Revenant sur les saisies de devises sur les voyageurs, Brika met l’accent sur les efforts des services de contrôle aux frontières qui, d’après lui, se sont renforcés ces derniers mois. Il exclut, totalement, la thèse qui renvoie les raisons de ces opérations de fuite à la situation politique du pays qui pousse les citoyens à placer leur argent ailleurs. «Nos statistiques montrent que la destination principale est la Turquie, et la tendance à la hausse a coïncidé avec la chute de la valeur de la lire», explique le responsable.

Du côté des services de police qui détiennent près de 60% des saisies, les statistiques montrent que les montants les plus importants ont été récupérés à partir du deuxième semestre de l’année en cours. La Sûreté nationale doit avoir des chiffres plus importants que ceux des services des Douanes, parce que les policiers travaillent aussi bien dans les zones sous douane, où interviennent les douaniers, qu’à l’entrée des aéroports ou à la sortie.

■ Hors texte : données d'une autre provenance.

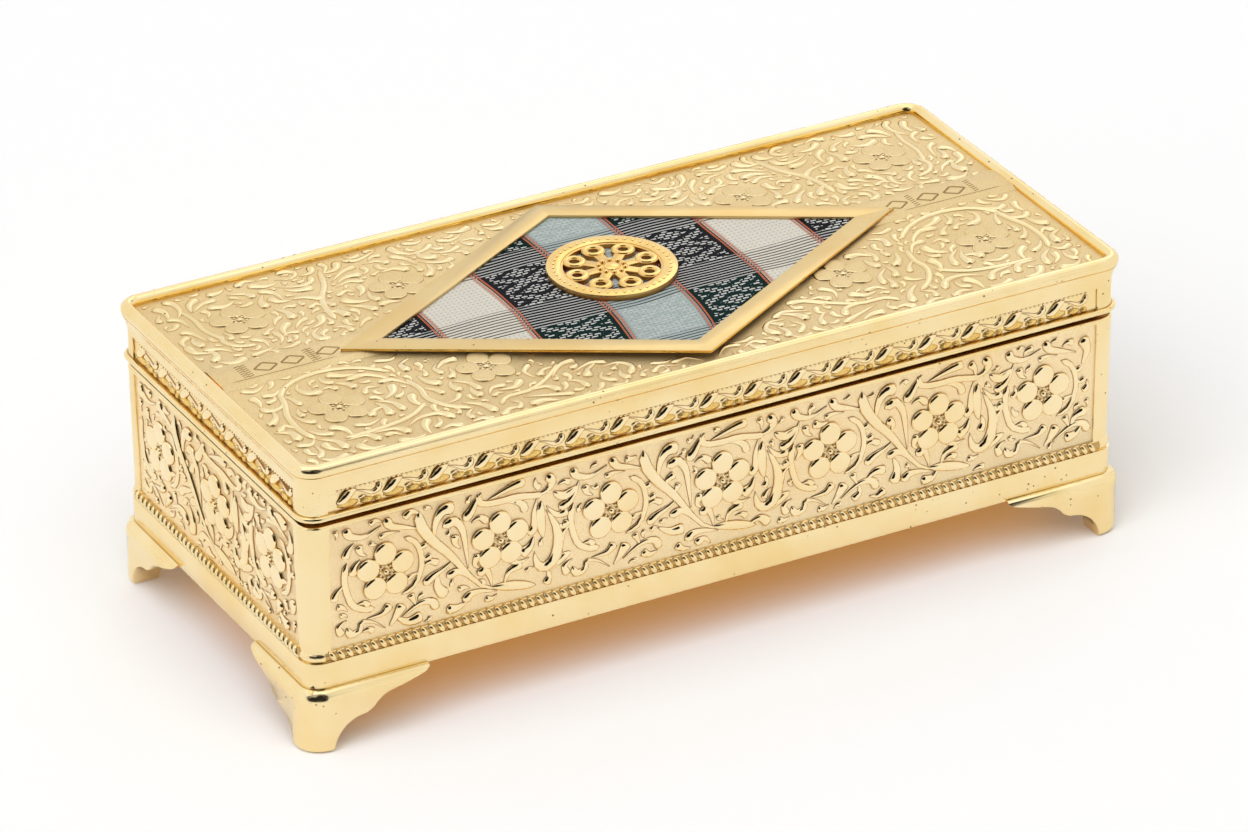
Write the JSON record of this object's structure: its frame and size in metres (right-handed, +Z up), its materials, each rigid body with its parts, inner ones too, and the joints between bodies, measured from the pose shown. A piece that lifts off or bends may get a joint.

Leurs interventions sont plus larges. Cependant, des questions restent posées en ce qui concerne cette hausse importante des saisies dès le mois de juillet dernier. Faut-il la lier aux changements opérés par les nouveaux responsables de cette institution au niveau des services de contrôle aux frontières ? Probablement. «Ce qui est sûr, c’est que les opérations de contrôle se sont multipliées et les résultats sont très parlants…», déclare un officier de la police des frontières.